Keeping the X in X-Mas
One of Manchester’s traditional celebrations of the season is the Manchester Men’s Club X-Mas Tree Sale, which started this week. But some wonder why isn’t it a Christmas tree sale? Has the modern impulse to save time, save energy, and trim words, finally stripped the Christ out of Christmas? Is the same business-efficiency that gave us Lite instead of Light and Nite instead of Night at work here stripping the season of its religious character?
I am very pleased to report that nothing nefarious, or lazy, or modern is happening at all. If you stick with this article for a few lines, you’ll see that X is the holiest letter of all.
The gospels were originally written in Greek, and Jesus’s name was written Ἰησοῦς Χριστός (which translates as Iēsoûs christos or Jesus Christ). It was in these Greek letters that the early church found some of their earliest imagery. First, the early Christians noticed that Jesus’ initials were I and X. The letter I made the “yeh” sound we find today in the letter /y/. This sound eventually becomes the J sound we have in English.The letter X was used for the “k” sound we find in /c/ still found in “christ” in English. This led to the earliest Christian symbol, because I and X are the first letters of the Greek word ΙΧΘΥΣ (meaning “fish”). As the first apostles were fishermen, this visual pun was appealing to the early church and a fish became the first symbol of Christianity.
The fish symbols of the 2nd century were quickly supplemented by symbols of the Cross and one of the most prominent, was the Chi-Rho, a symbol derived from the first letter of Jesus’ title.
Jesus of Nazareth was also referred to as The Christ. And as mentioned before, Christ in Greek (Χριστός) starts with the letter X. The X is called Chi and looks a lot like a cross. The second letter in Christ was the P, called Rho in Greek. And the Rho looks like a man, standing tall. And this led to the next important image, the Chi-Rho, because A Rho placed on top of a Chi gives you a man on a cross.
According to two different late Roman historians (Lacantius and Eusebius), the general Constantine had a vision before a great battle. It was the Battle of Milvian Bridge in October 312 A.D.
You may have heard this story. In many modern retellings it is said that Constantine saw the Cross in the sky, and used the Cross on his banners. And that is true in a certain way. But what he specifically saw was the Chi-Rho symbol. Constantine saw the P on top of the X, and he put this on his military standard (called the labarum). This XP symbol became Constantine’s symbol for the Christian faith, and when he became Emperor and established the church as an official religion of the state, the Chi-Rho mark ended up on all kinds of official artifacts, including the coins.
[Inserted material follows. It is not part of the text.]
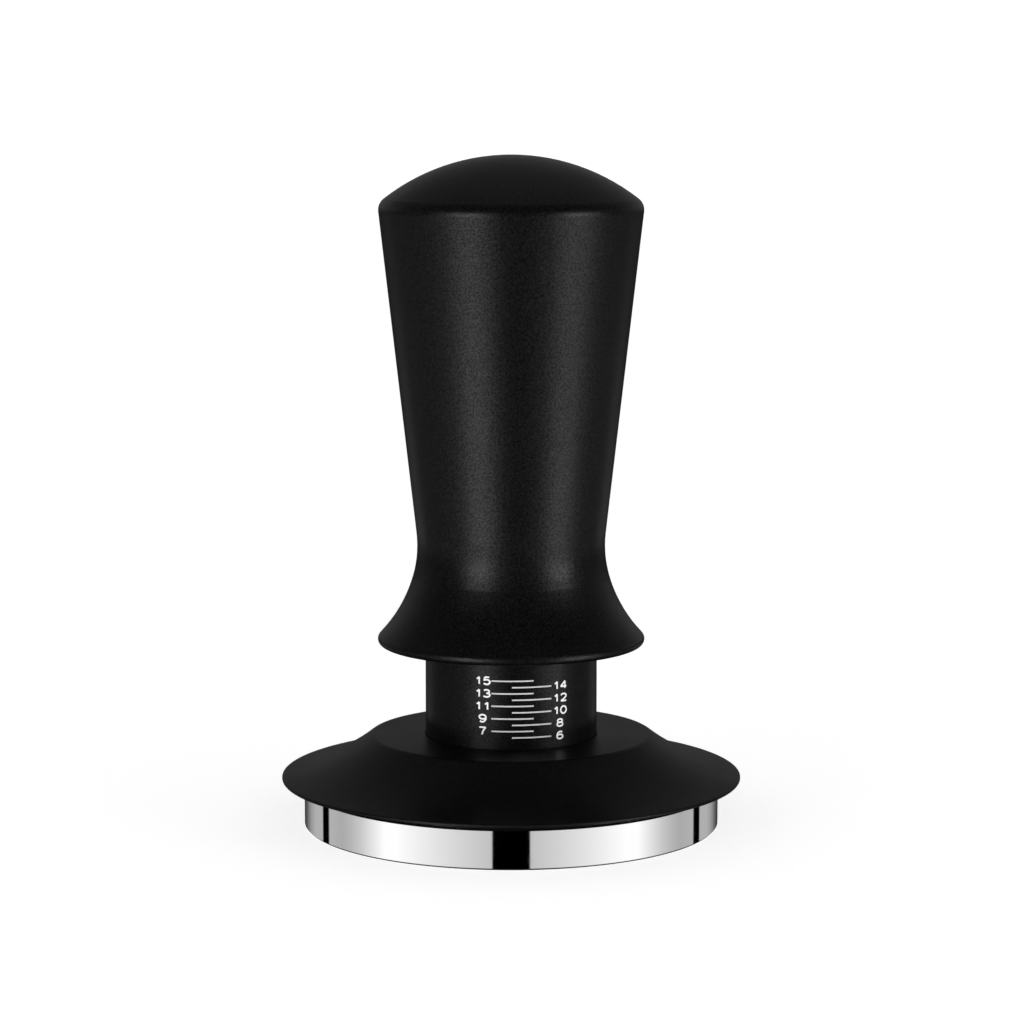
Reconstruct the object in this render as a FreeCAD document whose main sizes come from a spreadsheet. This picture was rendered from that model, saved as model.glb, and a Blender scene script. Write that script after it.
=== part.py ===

In English, the use of the X as an abbreviation for Christ is as old as the language itself, and draws on the earlier history of the Roman church. In the Anglo-Saxon Chronicle of 1021 A.D., the word “Christians” is written Xpes. Wycliffe, an English philosopher and theologian writes in a sermon in 1380, that “X bitokeneþ Crist.” (X betokeneth Christ) (which is to say, X stands in for the word Christ). This usage of X continues without controversy for centuries, largely because the people who could read and write English also were educated in Greek and Latin. In 1541, we find Christmas written as X’temmas. And in 1755, we find Xmas in common usage.
To sum up:
Xmas is older than America!
And the use of the X for Christ in English dates to the years before the Norman Conquest.
More importantly, the use of the Greek letters of Jesus’ name are the very earliest symbolic tools of the church, drawing believers back to the ideas and attitudes of those Christians who lived and thought in the first centuries of the common era. When we see the X in use today, on signs and in advertisements, we can feel a bridge across the ages that leads us back to the original language of the gospels, and to the Hellenistic culture that produced the faith at the heart of this season.